GIVEN REQUEST
Your task is to quote, unchanged, only the lines from the one with "hide_parts(*nodes)" through the one with "return color", both ends included.

--- start ---

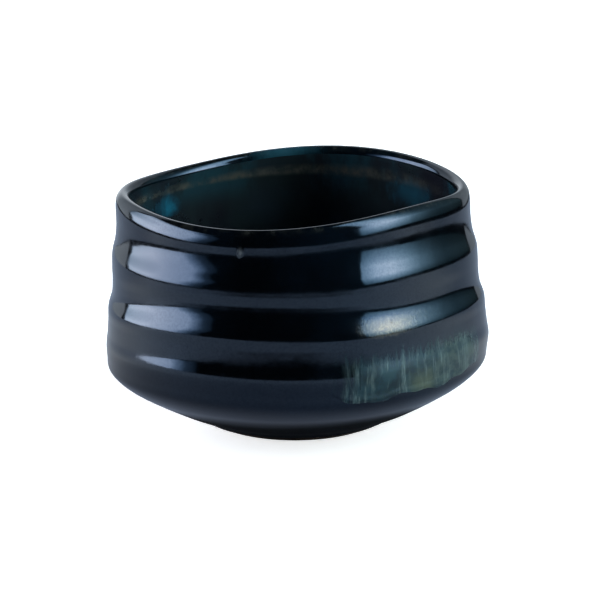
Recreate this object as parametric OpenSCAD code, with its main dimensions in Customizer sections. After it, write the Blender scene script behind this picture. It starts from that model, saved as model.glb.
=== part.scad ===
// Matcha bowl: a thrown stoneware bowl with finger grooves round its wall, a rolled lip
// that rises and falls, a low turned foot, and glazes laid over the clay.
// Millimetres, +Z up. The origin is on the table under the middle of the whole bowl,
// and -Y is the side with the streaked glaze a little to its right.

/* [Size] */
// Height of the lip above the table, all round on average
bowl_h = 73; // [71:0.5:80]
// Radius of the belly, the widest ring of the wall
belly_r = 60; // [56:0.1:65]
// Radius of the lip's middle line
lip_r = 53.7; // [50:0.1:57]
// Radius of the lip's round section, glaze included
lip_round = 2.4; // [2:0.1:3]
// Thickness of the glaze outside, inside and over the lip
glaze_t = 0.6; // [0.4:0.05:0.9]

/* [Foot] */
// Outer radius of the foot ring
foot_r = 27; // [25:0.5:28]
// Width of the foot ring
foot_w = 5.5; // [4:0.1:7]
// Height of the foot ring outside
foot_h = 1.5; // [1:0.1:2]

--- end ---
--- start ---

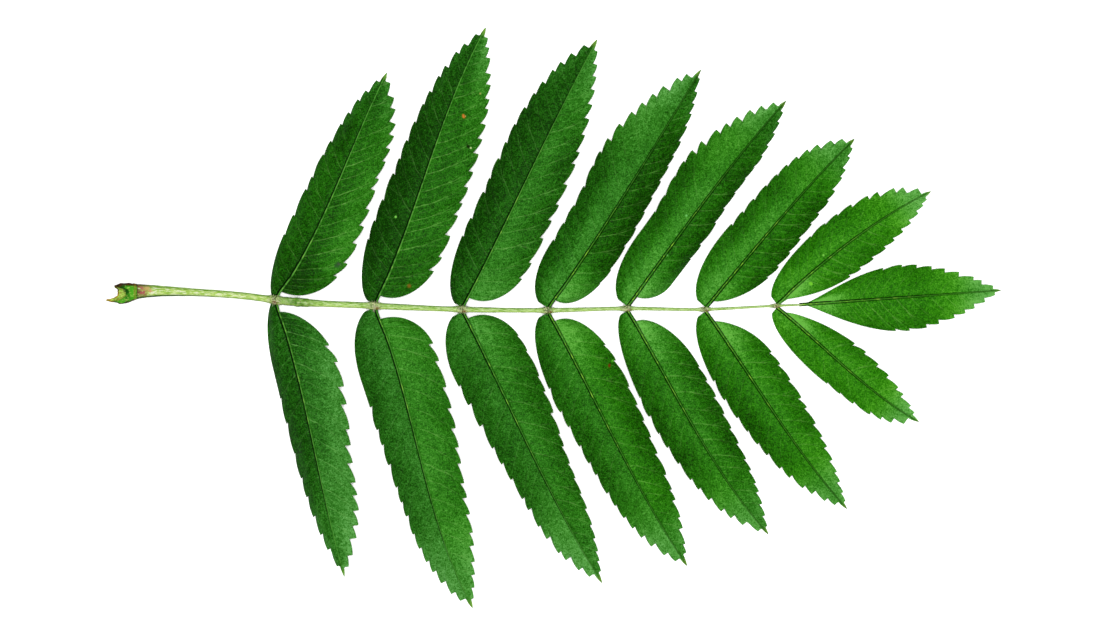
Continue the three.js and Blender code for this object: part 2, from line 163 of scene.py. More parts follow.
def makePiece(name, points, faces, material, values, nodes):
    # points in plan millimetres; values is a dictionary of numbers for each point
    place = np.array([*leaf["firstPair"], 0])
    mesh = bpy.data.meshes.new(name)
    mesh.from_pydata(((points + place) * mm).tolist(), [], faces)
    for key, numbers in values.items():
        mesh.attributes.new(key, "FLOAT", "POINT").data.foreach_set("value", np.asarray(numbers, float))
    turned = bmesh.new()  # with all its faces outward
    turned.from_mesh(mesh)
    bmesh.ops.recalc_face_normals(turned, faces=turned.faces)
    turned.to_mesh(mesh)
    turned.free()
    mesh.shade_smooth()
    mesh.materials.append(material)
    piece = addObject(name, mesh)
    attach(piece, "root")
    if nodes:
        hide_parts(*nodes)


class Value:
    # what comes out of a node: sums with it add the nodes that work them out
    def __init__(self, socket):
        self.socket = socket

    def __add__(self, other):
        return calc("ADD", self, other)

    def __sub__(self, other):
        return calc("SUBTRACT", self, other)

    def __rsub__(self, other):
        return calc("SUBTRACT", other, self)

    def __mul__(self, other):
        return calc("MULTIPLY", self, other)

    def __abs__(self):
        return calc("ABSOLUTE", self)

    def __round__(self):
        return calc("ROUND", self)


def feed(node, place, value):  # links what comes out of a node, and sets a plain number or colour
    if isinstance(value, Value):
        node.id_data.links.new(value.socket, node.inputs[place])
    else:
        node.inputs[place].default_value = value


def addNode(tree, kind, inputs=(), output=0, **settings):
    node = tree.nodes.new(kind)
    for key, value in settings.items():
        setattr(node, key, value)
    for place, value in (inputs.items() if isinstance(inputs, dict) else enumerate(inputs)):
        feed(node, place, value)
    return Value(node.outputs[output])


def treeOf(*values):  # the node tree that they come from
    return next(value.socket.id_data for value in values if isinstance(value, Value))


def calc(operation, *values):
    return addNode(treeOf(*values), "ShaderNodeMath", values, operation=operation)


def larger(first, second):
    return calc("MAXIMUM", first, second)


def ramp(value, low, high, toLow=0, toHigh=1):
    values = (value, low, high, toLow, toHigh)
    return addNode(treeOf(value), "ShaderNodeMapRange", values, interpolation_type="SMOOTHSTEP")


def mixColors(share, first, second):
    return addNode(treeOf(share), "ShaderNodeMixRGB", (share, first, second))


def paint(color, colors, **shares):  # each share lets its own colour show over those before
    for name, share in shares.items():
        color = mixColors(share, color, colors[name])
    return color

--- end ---

ANSWER TO THE TASK
        hide_parts(*nodes)


class Value:
    # what comes out of a node: sums with it add the nodes that work them out
    def __init__(self, socket):
        self.socket = socket

    def __add__(self, other):
        return calc("ADD", self, other)

    def __sub__(self, other):
        return calc("SUBTRACT", self, other)

    def __rsub__(self, other):
        return calc("SUBTRACT", other, self)

    def __mul__(self, other):
        return calc("MULTIPLY", self, other)

    def __abs__(self):
        return calc("ABSOLUTE", self)

    def __round__(self):
        return calc("ROUND", self)


def feed(node, place, value):  # links what comes out of a node, and sets a plain number or colour
    if isinstance(value, Value):
        node.id_data.links.new(value.socket, node.inputs[place])
    else:
        node.inputs[place].default_value = value


def addNode(tree, kind, inputs=(), output=0, **settings):
    node = tree.nodes.new(kind)
    for key, value in settings.items():
        setattr(node, key, value)
    for place, value in (inputs.items() if isinstance(inputs, dict) else enumerate(inputs)):
        feed(node, place, value)
    return Value(node.outputs[output])


def treeOf(*values):  # the node tree that they come from
    return next(value.socket.id_data for value in values if isinstance(value, Value))


def calc(operation, *values):
    return addNode(treeOf(*values), "ShaderNodeMath", values, operation=operation)


def larger(first, second):
    return calc("MAXIMUM", first, second)


def ramp(value, low, high, toLow=0, toHigh=1):
    values = (value, low, high, toLow, toHigh)
    return addNode(treeOf(value), "ShaderNodeMapRange", values, interpolation_type="SMOOTHSTEP")


def mixColors(share, first, second):
    return addNode(treeOf(share), "ShaderNodeMixRGB", (share, first, second))


def paint(color, colors, **shares):  # each share lets its own colour show over those before
    for name, share in shares.items():
        color = mixColors(share, color, colors[name])
    return color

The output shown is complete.